Having made it big as a Motown star in the Sixties, Jimmy has had many a brush with the seamier side of showbiz.

As Martyn, Ian, Glenn and his pet greyhound, Oscar, sit back in their seats, Jimmy takes us on a quick tour of those hazy days.

Jimmy: "I came up in the Sixties when dope was everywhere. This was real 'freedom', you know, and I've had all types of things thrown at me.

"I've had my run in with cocaine, enough to know what it is, I've had my run in with marijuana, enough to know what it is, and I've had my run in with alcohol. Now, I don't use any of those things in my life, but then it was like, you had to try it.

"Friends get you into those things. I remember seeing Marvin Gaye over here in 1980, and he offered me a blow of cocaine in a hotel. Then he remembered; he said, `You don't blow, do you?' I said 'That's RIGHT, Marvin'.

"He was having a lot of problems at the time. Back when he was having all the hits, I used to think, boy, he's got it made. Then I saw him in 1980, when I had a hit with `Hold On To My Love'. He said to me that there was one line which really made that song for him. I said, 'What?' He said, `That line, "I'm nothing". That always sticks in my mind."

Apart from his monstrously loud choice of shirt, Jimmy seems to have been quite unaffected by the rough and tumble of his past. Brimming over with enthusiasm, he even suggests doing a major tour with Heaven 17. Glenn and Co. shuffle their feet. They'd rather talk about their nearly finished album. Glenn wants to call it 'Pack It In'.

Glenn: "That doesn't have to mean 'jack it in', though. We've actually put most of the tracks down live, like a real band, which we've never done before."

Martyn: "Well, when he says 'we', it's not actually any of us."

Glenn: "Of course not."

Martyn: "But then at the same time, we've never claimed that we actually played a lot of the stuff.
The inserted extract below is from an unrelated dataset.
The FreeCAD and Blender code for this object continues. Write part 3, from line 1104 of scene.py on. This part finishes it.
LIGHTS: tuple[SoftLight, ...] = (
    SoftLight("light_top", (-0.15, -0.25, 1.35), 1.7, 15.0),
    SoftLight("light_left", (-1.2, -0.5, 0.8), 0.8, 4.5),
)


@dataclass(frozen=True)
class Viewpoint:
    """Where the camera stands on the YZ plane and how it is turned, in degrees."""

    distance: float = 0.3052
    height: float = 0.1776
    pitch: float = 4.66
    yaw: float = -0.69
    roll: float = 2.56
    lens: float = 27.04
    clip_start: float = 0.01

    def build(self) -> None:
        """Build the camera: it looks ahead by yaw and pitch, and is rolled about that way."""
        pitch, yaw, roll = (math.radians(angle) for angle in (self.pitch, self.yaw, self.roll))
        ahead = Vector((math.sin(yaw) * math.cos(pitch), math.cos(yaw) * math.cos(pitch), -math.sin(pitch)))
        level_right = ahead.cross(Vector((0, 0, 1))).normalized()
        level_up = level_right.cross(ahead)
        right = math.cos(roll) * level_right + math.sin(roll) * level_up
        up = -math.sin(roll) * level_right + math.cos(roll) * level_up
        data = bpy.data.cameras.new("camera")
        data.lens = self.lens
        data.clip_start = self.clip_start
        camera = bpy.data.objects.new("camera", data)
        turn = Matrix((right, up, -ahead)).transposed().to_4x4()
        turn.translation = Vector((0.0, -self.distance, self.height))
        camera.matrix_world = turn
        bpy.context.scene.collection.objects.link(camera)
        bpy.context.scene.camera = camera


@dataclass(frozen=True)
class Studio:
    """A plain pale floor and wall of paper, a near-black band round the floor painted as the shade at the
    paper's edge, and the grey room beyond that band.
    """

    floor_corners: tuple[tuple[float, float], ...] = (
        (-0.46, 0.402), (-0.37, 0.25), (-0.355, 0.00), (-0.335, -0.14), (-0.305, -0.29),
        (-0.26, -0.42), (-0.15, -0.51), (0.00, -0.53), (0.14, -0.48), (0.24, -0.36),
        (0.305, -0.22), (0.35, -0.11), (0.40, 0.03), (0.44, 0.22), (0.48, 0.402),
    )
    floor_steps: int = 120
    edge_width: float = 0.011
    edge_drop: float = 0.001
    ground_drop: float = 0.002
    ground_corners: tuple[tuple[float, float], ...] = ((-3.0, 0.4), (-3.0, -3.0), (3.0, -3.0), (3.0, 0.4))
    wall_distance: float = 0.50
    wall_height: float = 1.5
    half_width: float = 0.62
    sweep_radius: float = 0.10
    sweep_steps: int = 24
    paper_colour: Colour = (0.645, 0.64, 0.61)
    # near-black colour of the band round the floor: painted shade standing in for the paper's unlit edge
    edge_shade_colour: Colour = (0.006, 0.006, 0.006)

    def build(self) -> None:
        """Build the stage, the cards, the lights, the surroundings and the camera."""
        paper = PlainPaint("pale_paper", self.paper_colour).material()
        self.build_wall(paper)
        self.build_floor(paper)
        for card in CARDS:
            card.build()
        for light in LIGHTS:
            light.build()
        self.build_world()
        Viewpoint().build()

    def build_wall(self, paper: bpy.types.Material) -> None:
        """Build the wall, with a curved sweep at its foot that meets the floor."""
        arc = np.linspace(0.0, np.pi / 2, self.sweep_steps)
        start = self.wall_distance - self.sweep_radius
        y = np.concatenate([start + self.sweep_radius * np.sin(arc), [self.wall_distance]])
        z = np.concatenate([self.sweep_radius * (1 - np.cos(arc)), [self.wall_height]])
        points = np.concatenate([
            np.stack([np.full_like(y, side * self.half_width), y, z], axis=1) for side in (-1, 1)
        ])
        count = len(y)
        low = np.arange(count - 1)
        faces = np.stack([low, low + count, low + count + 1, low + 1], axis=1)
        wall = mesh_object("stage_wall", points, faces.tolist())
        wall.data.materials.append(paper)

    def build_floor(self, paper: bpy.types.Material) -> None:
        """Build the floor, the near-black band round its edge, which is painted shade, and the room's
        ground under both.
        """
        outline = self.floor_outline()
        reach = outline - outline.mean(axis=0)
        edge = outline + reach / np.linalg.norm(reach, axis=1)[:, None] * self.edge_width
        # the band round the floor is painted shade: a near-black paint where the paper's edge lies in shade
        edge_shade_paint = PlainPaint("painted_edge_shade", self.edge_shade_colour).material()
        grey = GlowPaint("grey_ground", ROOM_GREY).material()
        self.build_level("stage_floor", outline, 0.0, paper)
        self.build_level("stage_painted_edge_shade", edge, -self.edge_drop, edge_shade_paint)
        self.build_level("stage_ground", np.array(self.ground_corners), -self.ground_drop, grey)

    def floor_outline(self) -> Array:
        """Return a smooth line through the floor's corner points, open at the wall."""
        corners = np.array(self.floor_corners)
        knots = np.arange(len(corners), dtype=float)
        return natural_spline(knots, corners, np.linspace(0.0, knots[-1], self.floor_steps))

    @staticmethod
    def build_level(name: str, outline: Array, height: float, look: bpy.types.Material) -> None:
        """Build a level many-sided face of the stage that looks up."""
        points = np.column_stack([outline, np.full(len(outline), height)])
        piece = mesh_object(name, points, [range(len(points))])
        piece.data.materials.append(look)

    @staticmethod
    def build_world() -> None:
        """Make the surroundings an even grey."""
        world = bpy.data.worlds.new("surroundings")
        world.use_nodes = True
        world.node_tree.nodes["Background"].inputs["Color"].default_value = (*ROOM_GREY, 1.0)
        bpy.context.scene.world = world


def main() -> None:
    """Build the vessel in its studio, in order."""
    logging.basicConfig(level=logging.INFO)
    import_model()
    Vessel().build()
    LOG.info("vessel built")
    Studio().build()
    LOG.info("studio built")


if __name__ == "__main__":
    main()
We always credit the guitarist or whatever."

Glenn: "It's just like we're in a band, but we're the only three that people see. And I DO sing."

Simple, really. Take a voice, a mood and a week's studio time. It's just a mat-ter of packaging the correct ingredients, as they say at Kelloggs. Right, Jimmy?

Jimmy: "Companies are not interested in building acts any more. All they're interested in is images and product. The music business was taken over by the multi-nationals, the Coca-Colas of the world, and it just became business as usual. They treat it like selling corn-flakes."

Glenn: "Jimmy Ruffin and the Corn-flakes."

Jimmy: "And if you want to survive, you've got to get your packet together. You've got to say 'EXTRA SPECIAL!' and 'BRAND NEW!"

Glenn: "On this record, we should have put `Fifty Per Cent Black!"

Martyn: "This week's special offer." Sweet, dark and effervescent - Heaven 17 plus top quality James Ruffin, in 'The Foolish Thing To Do'. It's the real thing.